Drive to Quebec City
The 250-kilometre drive from Montreal to Quebec City along the south shore of the St. Lawrence takes three hours and is worth the scenic detour through the farming villages around Trois-Pistoles. Arrive in Quebec City in time for a late lunch in the Lower Town — Chez Muffy in the Auberge Saint-Antoine is the recommended splurge. Spend the afternoon in the Lower Town's Rue St-Paul antique galleries, then walk up to the Plains of Abraham for the views at dusk.
Quebec City's Walled City & Return
The Château Frontenac at sunrise — before the tour buses arrive — is one of the great Canadian photographs. The Citadelle and its daily Changing of the Guard (summer only), the fortification walls, the views down the St. Lawrence toward the Île d'Orléans: this is the most European hour in North America. Brunch at L'Entrecôte Saint-Jean before the drive back to Montreal for your departure flight.

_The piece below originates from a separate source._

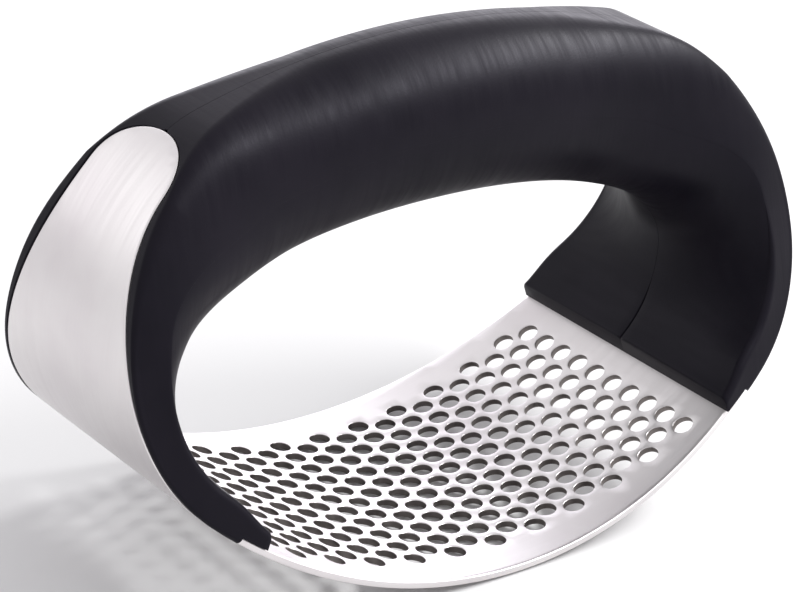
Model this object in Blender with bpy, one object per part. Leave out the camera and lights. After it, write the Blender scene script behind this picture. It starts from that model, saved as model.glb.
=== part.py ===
"""Rocker garlic press: a bent, perforated steel strip held by a two-shell arched handle.

Run with:  blender --background --python part.py

Lengths below are millimetres; MM turns them into Blender metres.  +X runs along the press, -Y is
its front and +Z is up.  The press stands on the lowest line of its curved plate at the origin.

Almost every piece is laid out in "strip coordinates": s runs along the outer face of the steel from
the middle of the plate, y runs across, and depth runs inward from that outer face.
"""
import math

import bmesh
import bpy
import numpy as np
from mathutils import Matrix, Vector
from mathutils.geometry import delaunay_2d_cdt

MM = 0.001
HANDS = ((-1, "left"), (1, "right"))

# ---- clearances and stock ----------------------------------------------------------------------
GAP = 0.3                  # between any two pieces that touch
STEEL = 1.0                # thickness of the stainless strip
WALL = 2.4                 # moulded wall of the handle shells

# ---- side outline: arcs of the strip's outer face and of the handle above it --------------------
ROCKER_RADIUS = 69.4       # curved plate that rocks on the board
ROCKER_ANGLE = 41.5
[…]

Five Days in Vancouver & Whistler
Stanley Park & Gastown
Land at YVR — the airport on Sea Island, universally regarded as one of the most beautiful major airports in the world — and take Canada Line to downtown in 26 minutes. Begin with the Stanley Park seawall: the 10-kilometre loop around the park, on foot or by bicycle, is the definitive Vancouver introduction. Dinner in Gastown — L'Abattoir for cocktails and serious French-Canadian food, or Pidgin for a room that is louder and more fun than its menu description suggests.

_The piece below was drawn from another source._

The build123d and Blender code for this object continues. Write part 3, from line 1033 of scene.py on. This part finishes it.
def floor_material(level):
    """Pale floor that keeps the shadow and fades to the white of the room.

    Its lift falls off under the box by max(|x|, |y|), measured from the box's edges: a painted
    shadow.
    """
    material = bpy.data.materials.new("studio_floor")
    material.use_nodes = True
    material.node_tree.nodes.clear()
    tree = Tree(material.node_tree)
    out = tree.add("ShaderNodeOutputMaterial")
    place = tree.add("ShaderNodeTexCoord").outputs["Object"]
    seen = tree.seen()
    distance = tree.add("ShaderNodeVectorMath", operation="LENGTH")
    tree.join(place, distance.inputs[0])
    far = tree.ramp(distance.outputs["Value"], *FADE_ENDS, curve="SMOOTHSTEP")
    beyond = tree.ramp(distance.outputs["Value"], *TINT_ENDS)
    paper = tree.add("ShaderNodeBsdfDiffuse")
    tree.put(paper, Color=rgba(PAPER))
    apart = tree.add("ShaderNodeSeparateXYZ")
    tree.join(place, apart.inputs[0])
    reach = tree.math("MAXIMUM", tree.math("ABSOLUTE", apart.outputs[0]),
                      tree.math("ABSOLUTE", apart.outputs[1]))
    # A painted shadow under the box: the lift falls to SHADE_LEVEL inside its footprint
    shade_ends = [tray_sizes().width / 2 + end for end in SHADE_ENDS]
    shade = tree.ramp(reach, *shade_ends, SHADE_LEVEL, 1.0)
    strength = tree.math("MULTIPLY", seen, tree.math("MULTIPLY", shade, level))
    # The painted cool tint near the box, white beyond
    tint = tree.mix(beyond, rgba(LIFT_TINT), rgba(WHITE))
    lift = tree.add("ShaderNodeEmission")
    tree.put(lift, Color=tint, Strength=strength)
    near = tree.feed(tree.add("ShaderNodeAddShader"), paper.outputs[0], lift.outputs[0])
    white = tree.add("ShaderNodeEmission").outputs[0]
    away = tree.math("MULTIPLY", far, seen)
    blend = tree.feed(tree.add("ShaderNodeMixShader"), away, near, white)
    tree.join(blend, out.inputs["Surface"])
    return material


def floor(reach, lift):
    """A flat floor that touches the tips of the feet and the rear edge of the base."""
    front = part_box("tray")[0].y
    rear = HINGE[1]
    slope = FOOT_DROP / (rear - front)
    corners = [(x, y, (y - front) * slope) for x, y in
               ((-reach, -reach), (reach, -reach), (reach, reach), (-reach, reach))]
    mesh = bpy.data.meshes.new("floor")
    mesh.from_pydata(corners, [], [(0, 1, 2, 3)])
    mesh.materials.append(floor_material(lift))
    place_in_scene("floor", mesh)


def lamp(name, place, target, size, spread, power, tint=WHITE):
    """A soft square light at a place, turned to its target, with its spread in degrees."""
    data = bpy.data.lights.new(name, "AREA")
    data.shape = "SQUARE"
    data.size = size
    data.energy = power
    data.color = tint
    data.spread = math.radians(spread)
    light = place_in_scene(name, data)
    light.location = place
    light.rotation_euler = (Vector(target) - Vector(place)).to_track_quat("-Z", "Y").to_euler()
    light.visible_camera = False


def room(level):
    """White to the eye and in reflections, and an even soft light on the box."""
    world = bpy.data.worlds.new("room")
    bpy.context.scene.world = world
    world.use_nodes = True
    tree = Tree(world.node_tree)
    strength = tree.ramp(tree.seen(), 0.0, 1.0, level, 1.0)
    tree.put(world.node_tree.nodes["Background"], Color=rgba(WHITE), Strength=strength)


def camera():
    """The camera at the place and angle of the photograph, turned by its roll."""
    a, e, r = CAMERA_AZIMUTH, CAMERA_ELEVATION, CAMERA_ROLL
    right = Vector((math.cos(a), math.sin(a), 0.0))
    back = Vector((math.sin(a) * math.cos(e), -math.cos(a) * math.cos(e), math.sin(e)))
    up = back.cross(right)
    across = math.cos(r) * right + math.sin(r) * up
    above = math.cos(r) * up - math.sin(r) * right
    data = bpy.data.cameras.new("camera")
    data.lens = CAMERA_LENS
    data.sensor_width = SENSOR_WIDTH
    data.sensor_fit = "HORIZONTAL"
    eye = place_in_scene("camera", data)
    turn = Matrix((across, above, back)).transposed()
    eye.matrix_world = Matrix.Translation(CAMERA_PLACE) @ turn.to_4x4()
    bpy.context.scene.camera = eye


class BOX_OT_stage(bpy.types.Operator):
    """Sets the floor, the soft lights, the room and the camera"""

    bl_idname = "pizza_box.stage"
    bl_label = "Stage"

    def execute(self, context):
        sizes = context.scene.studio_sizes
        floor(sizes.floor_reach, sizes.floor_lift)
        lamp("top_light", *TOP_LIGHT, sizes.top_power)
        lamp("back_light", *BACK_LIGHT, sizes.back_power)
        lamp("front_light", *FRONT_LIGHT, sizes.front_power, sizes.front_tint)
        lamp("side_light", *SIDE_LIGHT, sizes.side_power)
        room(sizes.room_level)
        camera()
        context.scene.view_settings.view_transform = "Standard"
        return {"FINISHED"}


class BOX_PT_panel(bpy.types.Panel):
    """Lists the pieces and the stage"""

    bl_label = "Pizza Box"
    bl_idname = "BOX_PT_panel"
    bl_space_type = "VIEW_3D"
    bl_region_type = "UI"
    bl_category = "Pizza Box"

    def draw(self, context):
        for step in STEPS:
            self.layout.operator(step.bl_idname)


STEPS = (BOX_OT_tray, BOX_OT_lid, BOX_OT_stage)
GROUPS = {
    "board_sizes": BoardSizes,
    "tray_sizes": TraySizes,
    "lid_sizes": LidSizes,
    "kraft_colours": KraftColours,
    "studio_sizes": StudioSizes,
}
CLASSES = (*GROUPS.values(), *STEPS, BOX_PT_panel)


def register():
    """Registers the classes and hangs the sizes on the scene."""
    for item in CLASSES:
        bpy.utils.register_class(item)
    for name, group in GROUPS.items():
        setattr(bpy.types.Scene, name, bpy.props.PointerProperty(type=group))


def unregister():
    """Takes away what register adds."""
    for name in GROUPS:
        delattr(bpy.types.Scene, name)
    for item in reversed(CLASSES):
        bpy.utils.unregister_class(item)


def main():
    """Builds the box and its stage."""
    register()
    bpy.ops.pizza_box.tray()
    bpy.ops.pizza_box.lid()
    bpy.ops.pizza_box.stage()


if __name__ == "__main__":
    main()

Granville Island & Kitsilano
The Granville Island Public Market is the best food market in Canada — cheese, charcuterie, fresh fish, Indian street food, Korean rice cakes, and a rotating cast of food trucks on the periphery. Take the False Creek Ferries across to Kitsilano for the afternoon: Kits Beach in summer is where Vancouver comes to play, and the Burrard Street view across to the North Shore mountains is the one that makes you understand why this city costs what it costs. Dinner in Yaletown at Blue Water Café for Pacific seafood.
UBC, Museum of Anthropology & Richmond
Take the 99 B-Line to UBC — the campus is spectacular, with the Museum of Anthropology as the centrepiece. Bill Reid's Raven and the First Men is the great Canadian sculpture; the Great Hall's totem poles are extraordinary in their scale and craft. Return via Richmond for dinner: the Aberdeen Centre food court, the Daytime Dim Sum restaurants on No. 3 Road, or the Richmond Night Market (summer) — this is some of the best Chinese food outside of China.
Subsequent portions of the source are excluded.